The germ of the idea for Map of Stars crept up on me like a spy. It was sparked by a recent news report about a mummified homing pigeon trapped in a Kentish chimney, complete with war-time message strapped to its leg. So far, so intriguing. Then I discovered that, during the war, pigeons were taken on every mission leaving our air fields so, if the crew were shot down, they’d be used to send home their co-ordinates. I found out that carrier pigeons were also dropped from planes in little boxes with parachutes over the French countryside for the Resistance. By now, my mind was racing.

And then I unearthed our very own British Resistance: a top-secret guerrilla fighter network dotted around the Kent countryside in foxholes ready to scupper the dreaded invasion. They were the Dad’s Army with bells on and I was entirely hooked on their little-known story. And so the story of Map of Stars began to form - and it is not just about pigeons!
It’s 1967, the Summer of Love, when my heroine Eliza and her grown-up daughter Stella pluck a mummified bird from a pile of soot that falls down the chimney of their home, Forstall Manor, an Elizabethan country house deep in the Kent countryside. The note sent with this pigeon is written on a secret coded war-time document (the ‘map of stars’) and is a desperate scribbled message of love for Eliza, delivered more than twenty years too late. 

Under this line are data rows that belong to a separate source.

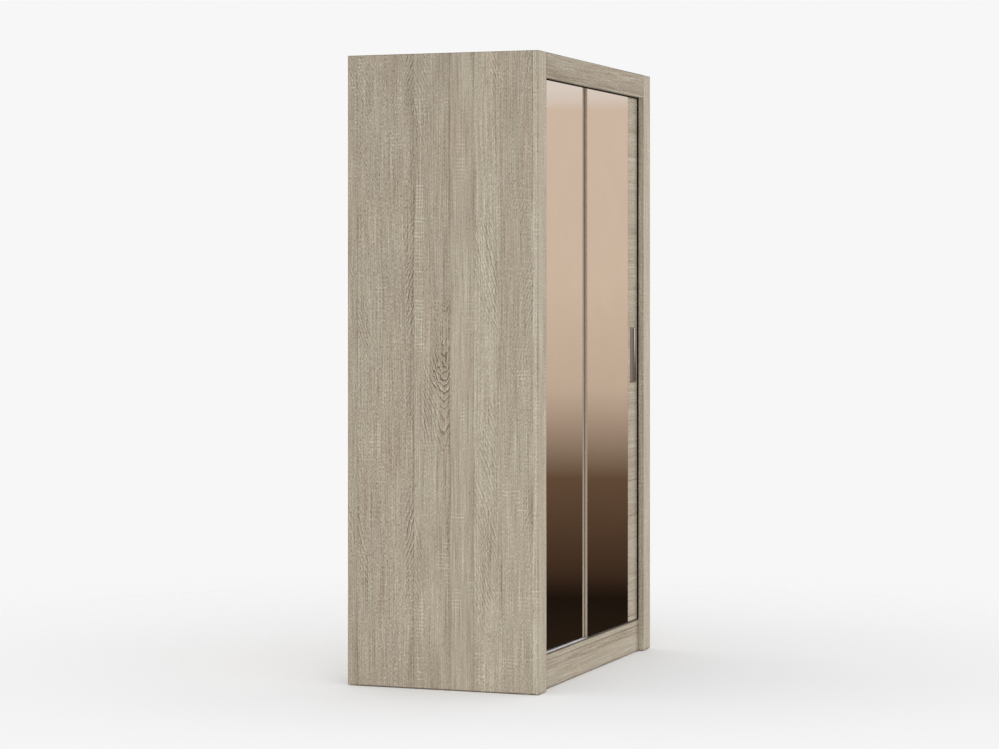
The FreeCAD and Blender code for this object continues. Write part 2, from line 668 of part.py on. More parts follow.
def write_tracks():
    x = (-INNER + TRACK_END_GAP, INNER - TRACK_END_GAP)
    front = RIGHT_DOOR_FACE - BOTTOM_TRACK_MARGIN
    rear = LEFT_DOOR_FACE + DOOR_THICKNESS + BOTTOM_TRACK_BEHIND
    base_z = (FLOOR_TOP, FLOOR_TOP + TRACK_BASE)
    raised = (FLOOR_TOP, RIB_TOP)
    pieces = [block(x, (front, front + LIP_WIDTH), raised), block(x, (rear - LIP_WIDTH, rear), raised)]
    for face in (RIGHT_DOOR_FACE, LEFT_DOOR_FACE):
        middle = wheel_plane(face)
        pieces.append(block(x, (middle - RIB_WIDTH / 2, middle + RIB_WIDTH / 2), raised))
    bottom = block(x, (front, rear), base_z).fuse(pieces).removeSplitter()
    screw_holes = [hole(SCREW_RADIUS, *line) for line in track_screw_lines()]
    export("bottom_track", drill(bottom, screw_holes))

    first = RIGHT_DOOR_FACE - TOP_TRACK_GAP - TOP_WALL
    second = LEFT_DOOR_FACE - TOP_TRACK_GAP - TOP_WALL
    third = LEFT_DOOR_FACE + DOOR_THICKNESS + TOP_TRACK_GAP
    hanging = (CEILING - TOP_WALL_HEIGHT, CEILING)
    walls = [block(x, (y, y + TOP_WALL), hanging) for y in (first, second, third)]
    roof = block(x, (first, third + TOP_WALL), (CEILING - TOP_TRACK_BASE, CEILING))
    export("top_track", drill(roof.fuse(walls).removeSplitter(), screw_holes))

    bumpers = []
    for side in (LEFT, RIGHT):
        for face in (RIGHT_DOOR_FACE, LEFT_DOOR_FACE):
            y = face + DOOR_THICKNESS / 2
            for z in BUMPER_Z:
                end = (side * (INNER - BUMPER_HEIGHT), y, z)
                bumpers.append(rod(BUMPER_RADIUS, (side * INNER, y, z), end))
    export("door_bumpers", bumpers)


# -------------------------------------------------------------------- doors

def door_x(side, from_free_edge):
    """X of a line at a distance from the door's free edge, at the wardrobe's middle."""
    return side * (from_free_edge - DOOR_OVERLAP / 2)


def door_span(side, start, end):
    return (door_x(side, start), door_x(side, end))


def carrier_centres():
    return (CARRIER_OFFSET, DOOR_WIDTH - CARRIER_OFFSET)


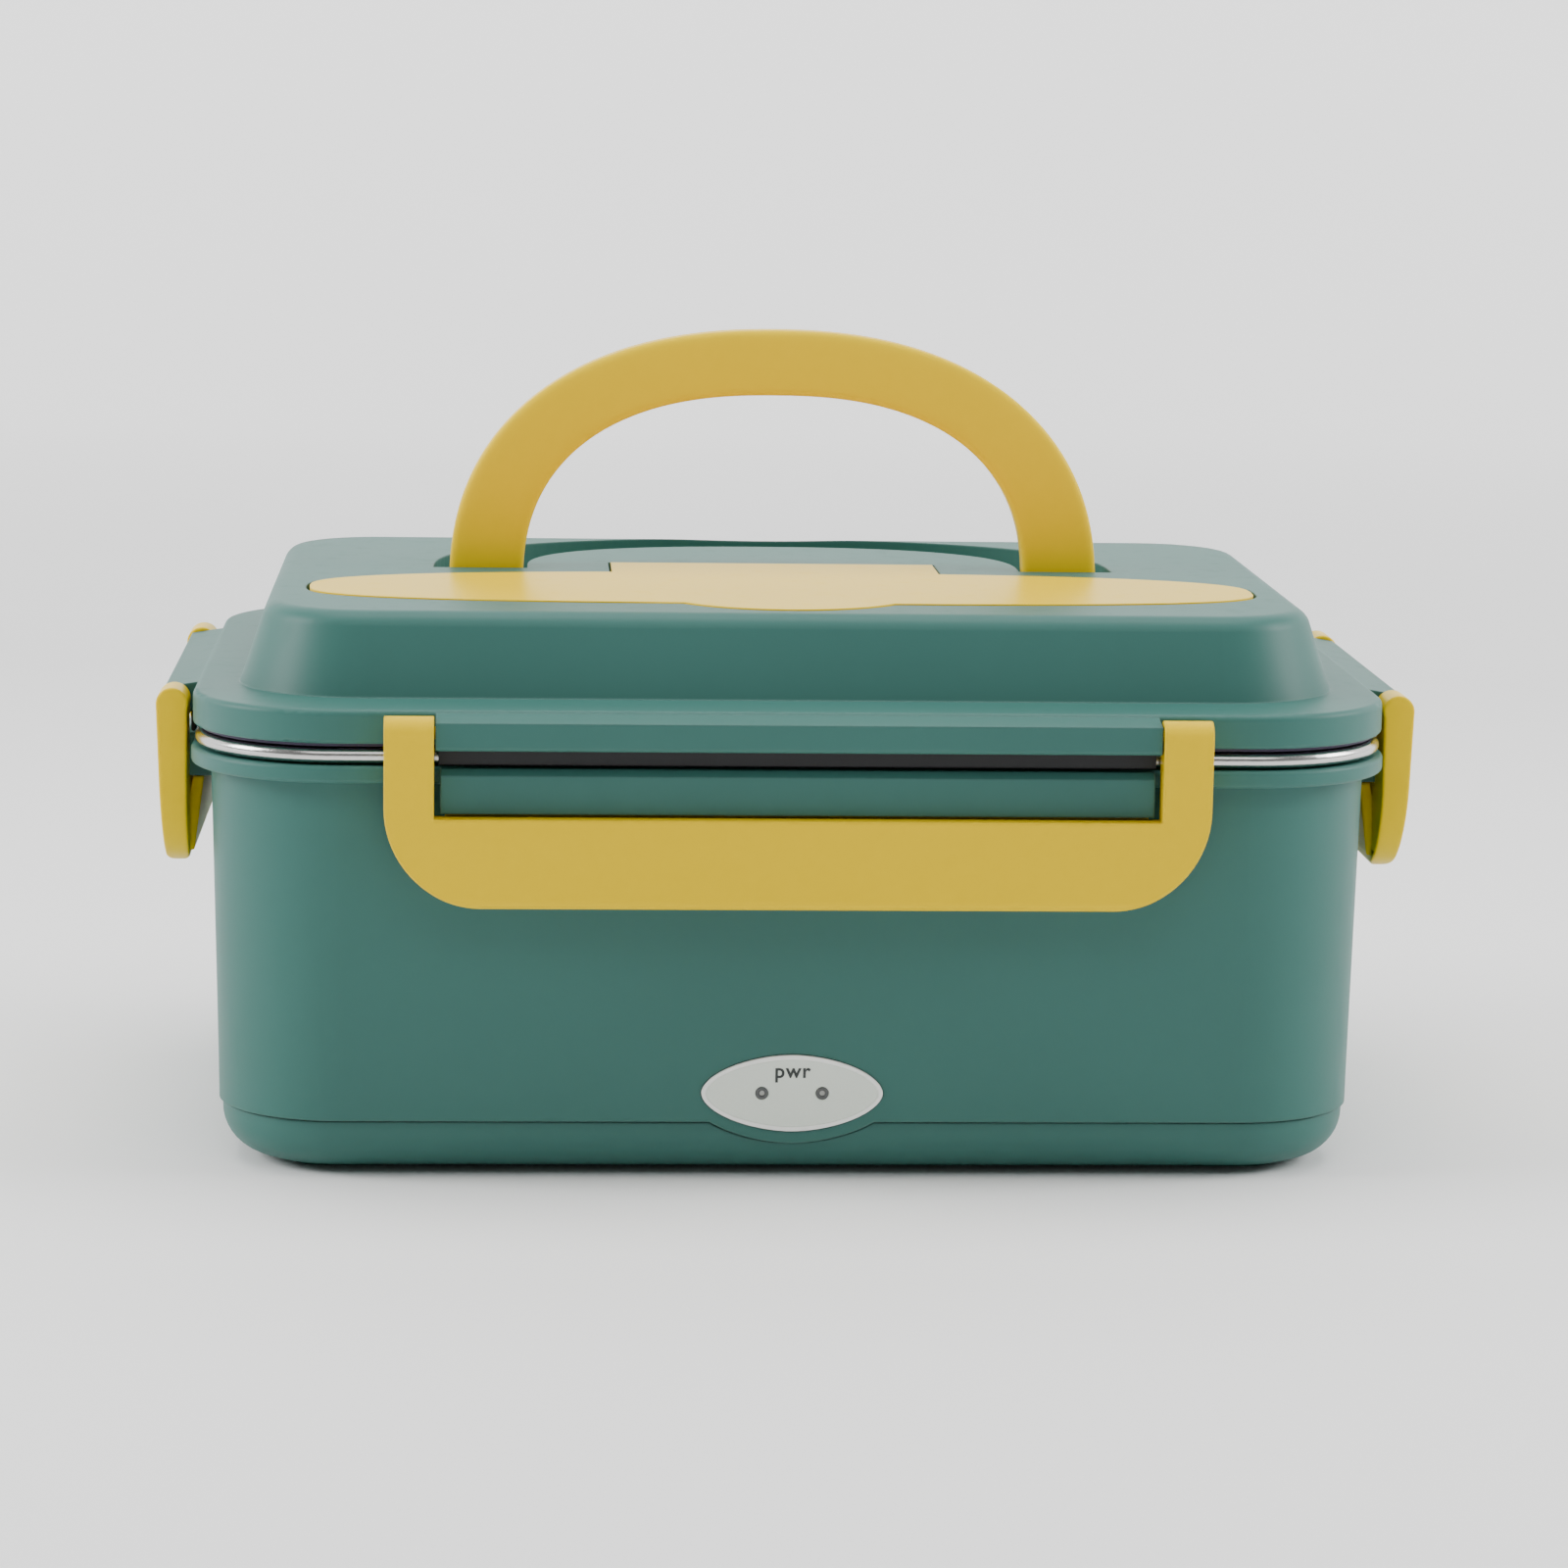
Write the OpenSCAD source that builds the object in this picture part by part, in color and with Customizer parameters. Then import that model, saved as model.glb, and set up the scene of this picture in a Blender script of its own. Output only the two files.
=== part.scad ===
// Electric lunch box: heated base, lift-out steel container, side-dish tray, lift-off lid
// held by four yellow clips, fold-down carrying handle and a cutlery compartment in the lid.
// Millimetres. Origin on the table under the middle of the box, +X right, +Y back, +Z up.
// Most pieces are rounded rectangles about the same corner centres (corner_x, corner_y), so a
// profile is drawn as distance outwards from those centres (u) against height (z) and swept round.

/* [Base] */
// Width over the flange of the base
flange_w = 238; // [224:1:250]
// Depth over the flange of the base
flange_d = 168; // [160:1:176]
// Corner radius of the flange
flange_r = 30; // [29:0.5:34]
// Height of the flange top above the table
flange_top = 83; // [80:0.5:90]
// Thickness of the flange
flange_t = 3.4; // [2.4:0.2:4]
// How far the flange stands out from the side wall
flange_out = 3.9; // [3:0.1:4.5]
// How much the side wall leans in from flange to seam
wall_draft = 1.4; // [0.6:0.1:2]
// Thickness of the outer wall
wall_t = 2.4; // [1.8:0.1:2.6]
// Height of the seam between outer body and base cover
seam_z = 11.7; // [10.8:0.1:13]
// Open seam between outer body and base cover
seam_gap = 0.3; // [0.2:0.1:0.6]
// How far the base cover stands back from the wall above it
seam_step = 0.7; // [0.4:0.1:1.2]
// Radius of the bottom edge of the base cover
bottom_r = 9; // [7:0.5:9.6]
// How far the lip of the base cover reaches up inside the outer body
cover_lip = 1.4; // [0.8:0.1:2]
// Thickness of the base cover
cover_t = 2; // [1.6:0.1:2.6]
// Height of the moulded feet
foot_h = 1; // [0.6:0.1:2]
// Length of a moulded foot
foot_l = 22; // [14:1:26]
// Depth of a moulded foot
foot_d = 16; // [12:1:20]
// Distance of a foot centre from the middle, left to right
foot_x = 88; // [70:1:90]
// Distance of a foot centre from the middle, front to back
foot_y = 58.5; // [44:0.5:60]

/* [Catches and clips] */
// Length of the front and back clips
clip_long = 160; // [140:1:168]
// Length of the side clips
clip_short = 104; // [90:1:112]
// Width of a clip arm
arm_w = 9.6; // [8:0.2:12]
// Thickness of a clip arm
arm_t = 6; // [5:0.2:6.4]
// Height of a clip below its pivot
clip_drop = 34.4; // [31:0.2:38]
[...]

The sender is Lewis, Eliza’s lover who went missing in the war and who she believes is dead. Reading his words takes her straight back to the time when she was newly married to childhood sweetheart Nicholas, when the manor, commandeered by the War Office, was buzzing with Morse code and when talk was of rations, spies and invasion. And, in the midst of this, Eliza struggles with her loyalty to her husband, obligation to her country and her secret love for Lewis. 

My novels may be unashamedly romantic, but I always like to weave in a darker side. When the message from Lewis falls into Eliza’s hearth, as well as reviving painful memories of loss and sacrifice, it leads to the uncovering of her own, terrible secret from those dangerous war-time days. In fact, it is her inquisitive daughter Stella who delves into the past, in a bid to mend her relationship with her mother. But what is Eliza hiding?